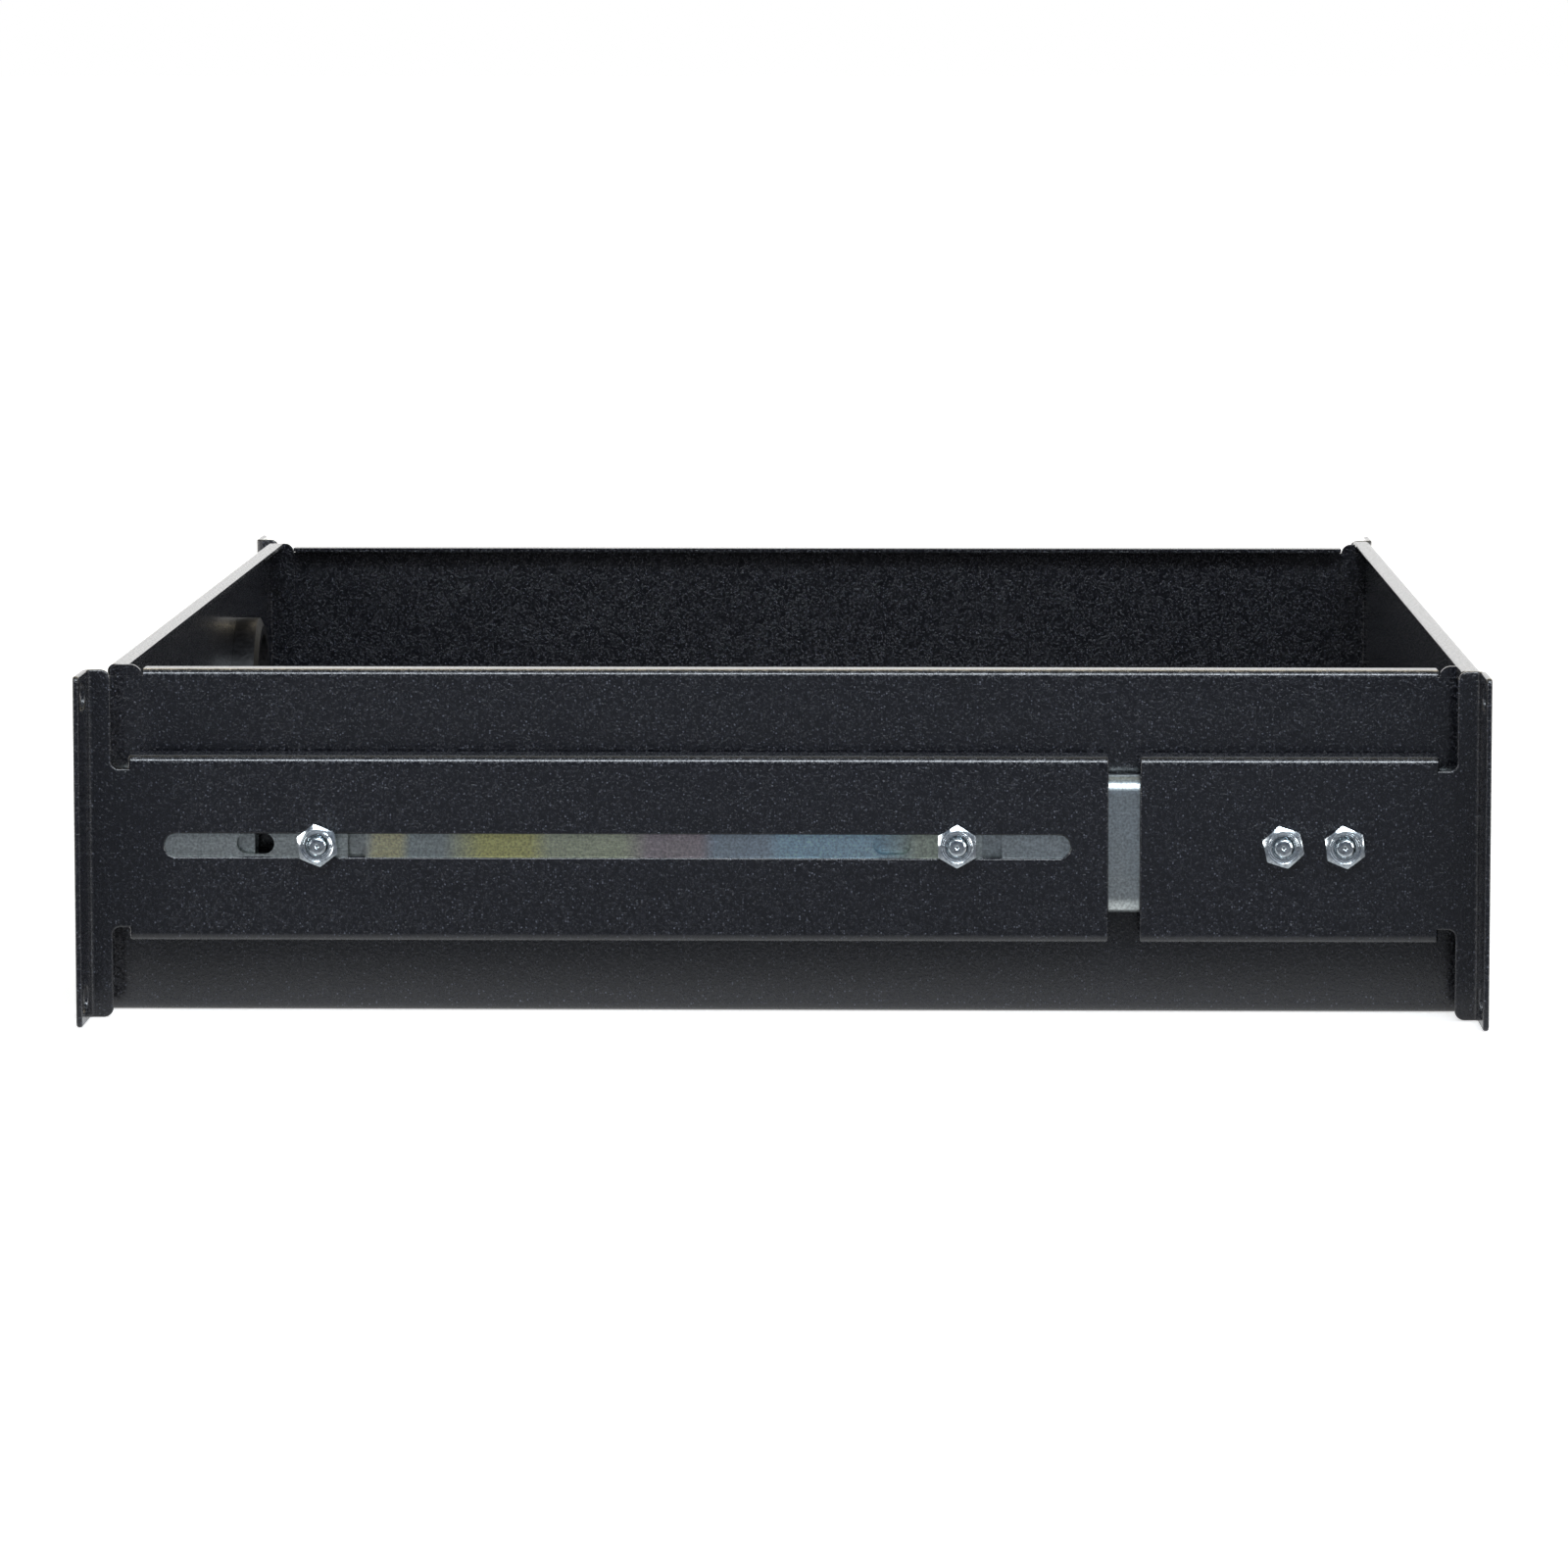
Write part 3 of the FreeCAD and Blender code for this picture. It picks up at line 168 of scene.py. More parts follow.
class RackDrawerStudio(bpy.types.PropertyGroup):
    """Camera and light of the studio."""
    lens: FloatProperty(
        name="Lens", description="Focal length of the camera",
        subtype="DISTANCE_CAMERA", min=1.0, default=155.79)
    camera_place: FloatVectorProperty(
        name="Camera place", description="Where the camera stands", subtype="TRANSLATION",
        unit="LENGTH", size=3, default=(0.0371, -1.9141, 0.2458))
    camera_pitch: FloatProperty(
        name="Camera pitch", description="How far the camera looks down",
        subtype="ANGLE", unit="ROTATION", default=math.radians(6.281))
    camera_yaw: FloatProperty(
        name="Camera yaw", description="How far the camera looks to the drawer's rear",
        subtype="ANGLE", unit="ROTATION", default=math.radians(1.244))
    camera_roll: FloatProperty(
        name="Camera roll", description="Tilt of the camera",
        subtype="ANGLE", unit="ROTATION", default=math.radians(-0.03))
    surround: FloatProperty(
        name="Surround", description="Strength of the even light from all round",
        min=0.0, default=0.34)
    room: FloatVectorProperty(
        name="Room", description="Dim room behind the camera, as the metal reflects it",
        subtype="COLOR", size=3, min=0.0, max=1.0, default=(0.09, 0.10, 0.13))
    key_power: FloatProperty(
        name="Key power", description="Power of the soft light over the camera's right",
        subtype="POWER", min=0.0, default=38.0)
    back_power: FloatProperty(
        name="Back power", description="Power of the warm light over the far side",
        subtype="POWER", min=0.0, default=14.0)
    side_power: FloatProperty(
        name="Side power", description="Power of the upright light at each side of the camera",
        subtype="POWER", min=0.0, default=9.0)


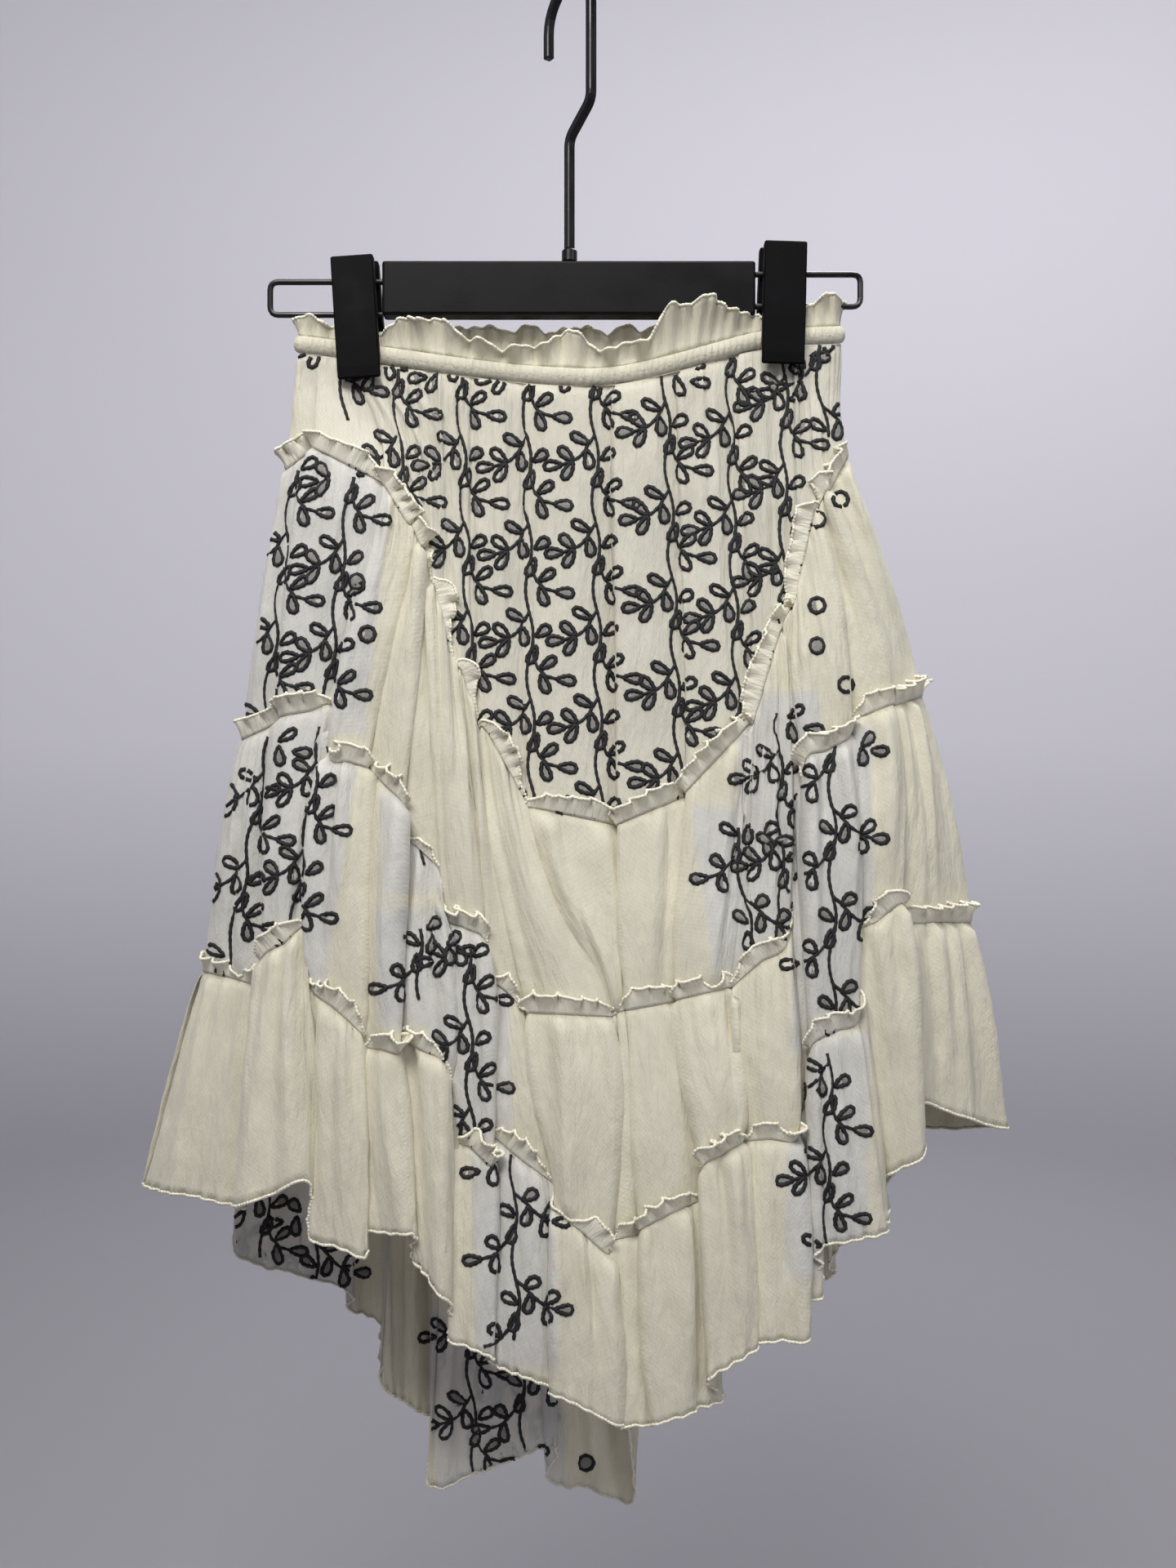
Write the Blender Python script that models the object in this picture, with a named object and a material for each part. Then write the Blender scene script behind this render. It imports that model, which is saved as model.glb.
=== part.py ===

----

### SET TASK
Quote, without any change, each line from the one that contains "Write the Blender Python" through the end of the material.

### ANSWER TO THE PROBLEM
Write the Blender Python script that models the object in this picture, with a named object and a material for each part. Then write the Blender scene script behind this render. It imports that model, which is saved as model.glb.
=== part.py ===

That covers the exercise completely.